The only thing higher than a totally righteous person is a baal teshuva, a master of repentance. The only beginning greater than the Creation of the world is the restoration of the world. The only heart more powerful than an open one is an opening one. In his interpretation of Plato’s Cave Allegory, Heidegger emphasizes that the philosopher discovers truth not outside the cave but in the moments of transition between inside and outside, in the hermeneutic friction created by turning. If the pre-Socratics had a close relationship to Being they were like Tzaddikim disadvantaged by their immediacy. Only “latecomers” can become the baalei Teshuva who take up the forgotten question of Being. They do not know how to call Being by name, but they have the question of Being to guide them. One of the great questions they must meditate on is how Being itself allows itself to be forgotten. Or in theological terms, why does God allow Godself to be lost? This is the problem Jewish Kabbalistic dubs “tzimzum.” Why does God retract from the world? Why is there evil, sin, failure, forgetting, misalignment, error, blockage?

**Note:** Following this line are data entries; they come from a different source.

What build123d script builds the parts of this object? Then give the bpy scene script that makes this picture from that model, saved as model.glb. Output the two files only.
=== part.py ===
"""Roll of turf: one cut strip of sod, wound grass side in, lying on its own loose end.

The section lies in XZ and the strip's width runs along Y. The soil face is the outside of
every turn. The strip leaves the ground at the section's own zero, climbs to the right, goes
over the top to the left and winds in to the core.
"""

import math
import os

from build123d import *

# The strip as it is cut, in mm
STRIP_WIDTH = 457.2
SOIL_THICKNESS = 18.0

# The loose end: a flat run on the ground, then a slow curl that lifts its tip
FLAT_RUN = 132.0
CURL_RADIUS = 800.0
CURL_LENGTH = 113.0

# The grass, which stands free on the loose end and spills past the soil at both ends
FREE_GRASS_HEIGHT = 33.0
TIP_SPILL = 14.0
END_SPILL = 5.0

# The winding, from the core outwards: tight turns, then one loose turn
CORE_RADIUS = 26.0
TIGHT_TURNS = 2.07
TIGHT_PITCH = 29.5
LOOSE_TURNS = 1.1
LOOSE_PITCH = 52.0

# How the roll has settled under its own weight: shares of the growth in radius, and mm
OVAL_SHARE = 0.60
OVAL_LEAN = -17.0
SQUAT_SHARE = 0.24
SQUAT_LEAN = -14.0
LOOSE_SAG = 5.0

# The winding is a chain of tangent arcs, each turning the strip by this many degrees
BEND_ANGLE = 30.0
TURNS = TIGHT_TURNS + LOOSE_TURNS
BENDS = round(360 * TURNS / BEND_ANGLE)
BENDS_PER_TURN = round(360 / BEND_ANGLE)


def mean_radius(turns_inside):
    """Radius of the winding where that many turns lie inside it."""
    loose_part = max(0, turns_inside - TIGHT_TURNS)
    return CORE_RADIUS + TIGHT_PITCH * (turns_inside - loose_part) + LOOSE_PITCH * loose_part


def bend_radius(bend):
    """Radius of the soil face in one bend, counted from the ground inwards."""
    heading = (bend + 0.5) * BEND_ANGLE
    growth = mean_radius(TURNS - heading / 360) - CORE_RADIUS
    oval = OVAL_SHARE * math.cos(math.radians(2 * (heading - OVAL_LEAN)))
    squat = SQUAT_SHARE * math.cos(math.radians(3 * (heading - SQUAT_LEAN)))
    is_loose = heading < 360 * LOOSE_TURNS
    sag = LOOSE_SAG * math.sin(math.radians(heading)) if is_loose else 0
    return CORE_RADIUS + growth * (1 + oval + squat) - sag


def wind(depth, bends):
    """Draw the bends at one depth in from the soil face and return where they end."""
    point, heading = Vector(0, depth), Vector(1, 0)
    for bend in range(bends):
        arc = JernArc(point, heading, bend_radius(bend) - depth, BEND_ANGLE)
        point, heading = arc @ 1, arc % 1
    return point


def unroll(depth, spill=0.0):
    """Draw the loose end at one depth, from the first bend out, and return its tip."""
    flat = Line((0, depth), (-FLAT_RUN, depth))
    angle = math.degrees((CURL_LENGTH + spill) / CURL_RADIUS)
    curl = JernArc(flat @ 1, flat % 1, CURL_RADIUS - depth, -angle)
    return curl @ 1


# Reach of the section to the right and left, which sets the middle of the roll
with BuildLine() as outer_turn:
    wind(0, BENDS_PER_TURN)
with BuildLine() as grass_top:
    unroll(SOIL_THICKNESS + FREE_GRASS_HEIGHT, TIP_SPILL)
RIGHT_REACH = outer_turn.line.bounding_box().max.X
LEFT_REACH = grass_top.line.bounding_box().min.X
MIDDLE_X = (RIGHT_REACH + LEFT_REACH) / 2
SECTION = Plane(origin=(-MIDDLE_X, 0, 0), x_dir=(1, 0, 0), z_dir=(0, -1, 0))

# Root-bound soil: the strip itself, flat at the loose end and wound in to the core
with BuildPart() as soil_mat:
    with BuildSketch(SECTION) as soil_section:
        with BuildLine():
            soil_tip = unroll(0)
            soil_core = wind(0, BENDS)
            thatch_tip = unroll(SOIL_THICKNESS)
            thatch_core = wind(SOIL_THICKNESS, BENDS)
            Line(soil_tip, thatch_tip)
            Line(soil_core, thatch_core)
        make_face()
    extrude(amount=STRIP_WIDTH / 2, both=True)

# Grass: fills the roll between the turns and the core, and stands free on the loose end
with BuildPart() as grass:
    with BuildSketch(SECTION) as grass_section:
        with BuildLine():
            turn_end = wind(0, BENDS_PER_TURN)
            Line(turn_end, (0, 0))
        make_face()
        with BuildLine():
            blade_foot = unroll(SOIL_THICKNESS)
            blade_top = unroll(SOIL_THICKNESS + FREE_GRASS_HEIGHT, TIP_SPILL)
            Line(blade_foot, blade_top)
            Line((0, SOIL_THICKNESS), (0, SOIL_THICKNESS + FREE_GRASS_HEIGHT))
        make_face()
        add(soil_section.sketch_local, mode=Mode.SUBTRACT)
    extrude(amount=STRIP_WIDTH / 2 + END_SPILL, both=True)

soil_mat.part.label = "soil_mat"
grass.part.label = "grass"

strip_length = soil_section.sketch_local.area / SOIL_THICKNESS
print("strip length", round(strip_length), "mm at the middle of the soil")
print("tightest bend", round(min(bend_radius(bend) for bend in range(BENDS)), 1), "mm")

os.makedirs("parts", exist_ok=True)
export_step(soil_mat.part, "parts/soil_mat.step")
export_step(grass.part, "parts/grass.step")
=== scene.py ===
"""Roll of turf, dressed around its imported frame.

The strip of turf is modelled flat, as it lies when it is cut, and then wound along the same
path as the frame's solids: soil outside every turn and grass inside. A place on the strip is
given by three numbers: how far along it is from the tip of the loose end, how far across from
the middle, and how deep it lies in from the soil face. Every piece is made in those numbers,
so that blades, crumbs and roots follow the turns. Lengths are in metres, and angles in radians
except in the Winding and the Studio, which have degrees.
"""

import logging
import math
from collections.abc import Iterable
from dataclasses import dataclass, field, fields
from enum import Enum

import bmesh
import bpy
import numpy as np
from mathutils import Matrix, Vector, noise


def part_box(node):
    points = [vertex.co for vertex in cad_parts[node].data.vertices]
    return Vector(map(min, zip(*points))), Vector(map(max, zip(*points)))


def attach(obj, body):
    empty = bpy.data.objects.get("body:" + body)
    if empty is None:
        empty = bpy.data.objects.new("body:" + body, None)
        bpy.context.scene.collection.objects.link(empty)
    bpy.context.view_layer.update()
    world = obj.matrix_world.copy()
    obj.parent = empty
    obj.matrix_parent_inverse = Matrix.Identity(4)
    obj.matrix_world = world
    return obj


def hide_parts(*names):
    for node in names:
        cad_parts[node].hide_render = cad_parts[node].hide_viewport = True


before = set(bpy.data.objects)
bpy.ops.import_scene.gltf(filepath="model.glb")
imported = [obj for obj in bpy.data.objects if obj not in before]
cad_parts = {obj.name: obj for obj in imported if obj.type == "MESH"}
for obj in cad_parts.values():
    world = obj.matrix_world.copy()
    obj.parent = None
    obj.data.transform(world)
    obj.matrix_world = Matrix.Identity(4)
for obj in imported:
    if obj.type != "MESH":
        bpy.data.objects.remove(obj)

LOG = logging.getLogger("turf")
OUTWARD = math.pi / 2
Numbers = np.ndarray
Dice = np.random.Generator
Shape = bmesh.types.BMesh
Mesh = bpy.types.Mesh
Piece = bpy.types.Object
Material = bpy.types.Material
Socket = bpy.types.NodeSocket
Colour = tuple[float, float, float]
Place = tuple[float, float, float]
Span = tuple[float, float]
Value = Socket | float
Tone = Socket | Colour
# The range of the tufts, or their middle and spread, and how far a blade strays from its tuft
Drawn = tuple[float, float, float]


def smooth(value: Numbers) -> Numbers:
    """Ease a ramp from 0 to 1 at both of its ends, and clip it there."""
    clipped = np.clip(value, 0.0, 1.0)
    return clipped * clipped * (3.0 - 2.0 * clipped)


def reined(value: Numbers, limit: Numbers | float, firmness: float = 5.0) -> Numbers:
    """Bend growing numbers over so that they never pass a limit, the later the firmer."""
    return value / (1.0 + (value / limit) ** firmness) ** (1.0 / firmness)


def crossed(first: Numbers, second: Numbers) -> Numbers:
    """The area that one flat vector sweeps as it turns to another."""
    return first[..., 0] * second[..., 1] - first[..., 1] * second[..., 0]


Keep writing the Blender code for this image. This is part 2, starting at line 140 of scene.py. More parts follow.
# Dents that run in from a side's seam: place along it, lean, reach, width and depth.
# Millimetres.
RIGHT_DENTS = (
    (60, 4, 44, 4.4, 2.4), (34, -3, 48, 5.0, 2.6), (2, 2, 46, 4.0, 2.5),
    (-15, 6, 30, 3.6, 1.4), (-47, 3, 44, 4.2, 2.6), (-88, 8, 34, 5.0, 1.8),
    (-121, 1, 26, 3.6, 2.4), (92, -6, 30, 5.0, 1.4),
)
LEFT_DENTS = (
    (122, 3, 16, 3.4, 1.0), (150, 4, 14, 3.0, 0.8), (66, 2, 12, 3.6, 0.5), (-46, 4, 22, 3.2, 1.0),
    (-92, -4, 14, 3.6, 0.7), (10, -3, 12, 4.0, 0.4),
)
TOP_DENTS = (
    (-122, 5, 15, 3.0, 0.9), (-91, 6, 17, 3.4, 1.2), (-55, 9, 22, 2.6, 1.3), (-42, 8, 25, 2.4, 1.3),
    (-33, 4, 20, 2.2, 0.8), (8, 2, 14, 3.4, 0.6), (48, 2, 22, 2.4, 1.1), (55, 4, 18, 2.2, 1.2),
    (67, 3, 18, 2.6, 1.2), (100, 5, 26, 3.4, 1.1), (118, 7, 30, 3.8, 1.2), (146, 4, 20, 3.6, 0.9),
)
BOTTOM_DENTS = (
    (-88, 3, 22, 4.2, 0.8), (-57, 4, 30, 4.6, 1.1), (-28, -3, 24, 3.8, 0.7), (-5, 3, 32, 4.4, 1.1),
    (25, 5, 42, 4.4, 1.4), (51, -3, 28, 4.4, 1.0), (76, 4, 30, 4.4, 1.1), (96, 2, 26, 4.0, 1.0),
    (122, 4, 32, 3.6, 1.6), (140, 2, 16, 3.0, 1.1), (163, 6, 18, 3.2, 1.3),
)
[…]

The answer afforded the Baal Teshuva, the master of repentance, is that all of this is part of divine generosity. All this waywardness is all for the glory of God. All this oblivion is itself a gift if only we could see it. We cannot, of course. But that is the meaning of God being in Exile with us. We are accompanied even when we don’t know it. What we reveal on Rosh Hashana, in Teshuva, and in the return to Jerusalem described by Moses and prophesied by Nechemia, is that God was with us the entire time. The tzimtzum was an illusion meant to draw out our search for God, Exile a ruse to awaken our desire to become ourselves, again and again.